Is it possible to prove conventional current is always equivalent to actual current? I understand how the conventional current is logically equivalent to the actual current of electrons in a circuit. However, whenever I'm studying some new concept, and things are assumed as working with a current of protons (or positively charged particles), I have to always prove to myself that this is true because it also holds true for a current of electrons.
This proving things to myself is getting irritating.
I wanted to know if there is an argument, a very fundamental one, that could make me stop wanting to prove these things to myself? Something like, “whatever we can say about a current of positive charge particles flowing one way, we can say about electrons flowing the opposite way because ....[followed by a proof]”.
 A: I suggest you should look at all your arguments to date and see what they have in common. I'd almost be willing to bet that they can be reduced to something like the following:
The equations governing a circuit's behaviour are linear in the vector of state variables, amongst whose members is the current. That is, if $\vec{U}$ is a column vector of state variables and it solves the equations, then so does $\alpha \vec{U}$ as well, where $\alpha$ is any real (or complex, in the case of phasor notation) scalar. This linearity follows from the linearity of all the circuit elements you use together with the linearity of the equations used to combine them: check that the relationships between the state variables defining an element's electrical behaviour holds in each case. For example, the inductor is defined by $v(t) = - L \,\mathrm{d}_t i(t)$, and this equation holds true if we make the transformation $(v,\,i)\mapsto(\alpha\,v,\,\alpha\,i)$. Then you check the linearity of the equations that combine these equations in a circuit. These are simply the Kirchoff voltage and current laws (conservation of energy around a loop and charge, respectively), and are most decidedly linear in the $v$ and $i$ variables they combine.
The arbitrary choice of current direction is simply this argument in the special case where $\alpha=-1$. You must switch the sign of all the voltage definitions together withyour currents.
Actually equations of state that survive multiplication by $-1$ are more general than simply linear ones, but this is the easiest argument. Note that the above arguments do not hold for all physics governing the electrical circuit: protons going the opposite way to the equivalent number of electrons going the other are most certainly not the same physics. A good example was given to you by user dmckee:

Note that the Hall Effect unambiguously differentiates between the two cases, so it is not true that “whatever we can say about a current of positive charge particles flowing one way, we can say about electrons flowing to opposite way", but for the usual questions of circuit analysis it doesn't make any difference. 

A: From Magnet University

You may follow an imagined direction of current (conventional flow) or the actual (electron flow) with equal success insofar as circuit analysis is concerned. Concepts of voltage, current, resistance, continuity, and even mathematical treatments such as Ohm's Law and Kirchhoff's Laws remain just as valid with either style of notation.

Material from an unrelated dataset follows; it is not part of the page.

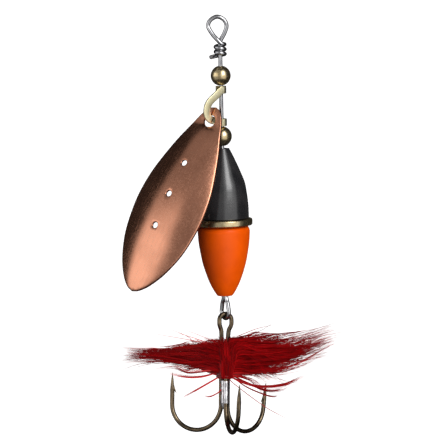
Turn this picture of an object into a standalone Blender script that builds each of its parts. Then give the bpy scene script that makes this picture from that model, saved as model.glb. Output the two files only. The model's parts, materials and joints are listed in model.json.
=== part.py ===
"""Inline spinner: a through-wire lure with two beads, a clevis and blade,
a turned body in three pieces and a treble hook dressed with hair.

Frame: metres, +Z up. The origin is the inner top of the line-tie loop, where
the line pulls, and the shaft runs straight down the Z axis. -Y is the front.
"""

import math

import bpy
import bmesh
from mathutils import Matrix, Vector

MM = 0.001
TURN = 2.0 * math.pi

# Shaft wire
WIRE_R = 0.425 * MM
RUN_GAP = 0.09 * MM                 # running clearance of a bore on the wire
BORE_R = WIRE_R + RUN_GAP
WIRE_SIDES = 10

# Line tie: a teardrop loop, closed by turns wrapped round the shaft
TIE_SHIFT = -0.47 * MM              # the loop's middle lies left of the shaft
TIE_HALF_WIDTH = 1.83 * MM
TIE_WIDEST_Z = -1.45 * MM
TIE_CROSS_Z = -4.3 * MM
WRAP_TOP_Z = -4.9 * MM
WRAP_PITCH = 0.95 * MM
WRAP_R = 2.0 * WIRE_R + 0.04 * MM
WRAP_START = math.radians(-75.0)
WRAP_END = math.radians(855.0)
TAG_LENGTH = 1.9 * MM

# Beads
BEAD_R = 2.0 * MM
UPPER_BEAD_Z = -11.3 * MM
LOWER_BEAD_Z = -23.4 * MM

# Clevis: a flat stamped C beside the shaft, each end rolled round the wire as a knuckle
CLEVIS_AZIMUTH = math.radians(-148.0)
STRIP_WIDTH = 1.5 * MM
STRIP_THICK = 0.45 * MM
KNUCKLE_R = 0.845 * MM              # middle of the rolled strip; also the C's distance from the axis
KNUCKLE_TURN = math.radians(280.0)
UPPER_KNUCKLE_Z = -14.1 * MM
LOWER_KNUCKLE_Z = -20.6 * MM
BOW_OUT = 2.2 * MM                  # the bow's centre, out from the shaft
BOW_Z = -18.35 * MM
BOW_R = 1.75 * MM
BOW_TOP = math.radians(15.0)        # the round stretch that the blade's hole slides along
BOW_END = math.radians(-90.0)
UPPER_ARM = (                       # out, z in millimetres
    (0.45, -14.16), (1.55, -15.05), (3.0, -16.15), (3.7, -17.1),
)
LOWER_ARM = ((1.3, -20.35), (0.45, -20.57))

# Blade: a dished sheet, hung through the clevis by its mount hole
BLADE_LENGTH = 40.2 * MM
BLADE_HALF_WIDTH = 8.3 * MM
BLADE_THICK = 0.6 * MM
BLADE_BULGE = 2.4 * MM
MOUNT_HOLE_R = 1.25 * MM
MOUNT_HOLE_FROM_TOP = 3.0 * MM
SMALL_HOLE_R = 0.6 * MM
SMALL_HOLE_FIRST = 12.9 * MM
SMALL_HOLE_PITCH = 6.8 * MM
BLADE_SEAT = math.radians(-62.0)    # where the hole rides on the bow
SEAT_OFFSET = 0.33 * MM             # the strip's middle lies this far above the hole's
BLADE_AZIMUTH = math.radians(-132.0)    # the way the blade's long axis flares
BLADE_FLARE = math.radians(25.8)    # long axis out from the shaft, in that plane
BLADE_LEAN = math.radians(-11.5)    # long axis sideways out of it
BLADE_TWIST = math.radians(-5.5)    # about its own long axis
BLADE_OUTLINE = (                   # share of the length from the top, share of the half width
    (0.0, 0.0), (0.012, 0.15), (0.05, 0.29), (0.12, 0.44), (0.24, 0.68), (0.40, 0.91),
    (0.53, 0.99), (0.64, 0.965), (0.75, 0.87), (0.86, 0.66), (0.94, 0.41), (0.985, 0.18),
    (1.0, 0.0),
)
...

A: As Rod notes in his answer, any purely linear circuit will certainly behave the same way if all the currents (and voltages) are scaled by any (non-zero) constant value $\alpha$, including the case $\alpha = -1$.
In fact, a typical feature of linear circuit elements, like resistors, inductors and (non-electrolytic) capacitors, is that they'll work equally well regardless of which way you plug them in.  If all your circuit elements are like that, it should not be hard to show that your entire circuit will also have the same property.
That said, there are also plenty of common circuit elements that are not linear, and which cannot simply be reversed without changing their behavior — the obvious example being diodes.  An ideal diode will freely conduct current in one direction, but block any current flowing the other way, making it about as asymmetric as a component can be.  Thus, a circuit containing a diode will not behave the same way under current reversal.
Fortunately, when we write out specs for non-linear components like diodes, we (always!) take into account the fact that conventional current goes the opposite way from electron flow.  Thus, when a diode is marked as conducting current in one direction, what that actually means is that it lets electrons pass in the opposite direction.
So, effectively, the reason why conventional currents work for non-linear circuit elements is that we've defined a conventional current of $I$ amperes in one direction to mean a flux of 6.241 × 1018 electrons per second in the opposite direction.  All the specifications for such circuit elements take this definition into account, so that when you look at the current–voltage graph for such an element to determine its voltage response, the axes are consistently labeled in amperes and volts of conventional current and voltage, respectively.
As for why linearity also matters, it's because wires are linear components, and so Kirchhoff's laws are linear.  Thus, when we wish to calculate how currents flow between components in a circuit, it doesn't matter how we choose to scale the currents and voltages (or, in particular, which way we choose to have the current flow).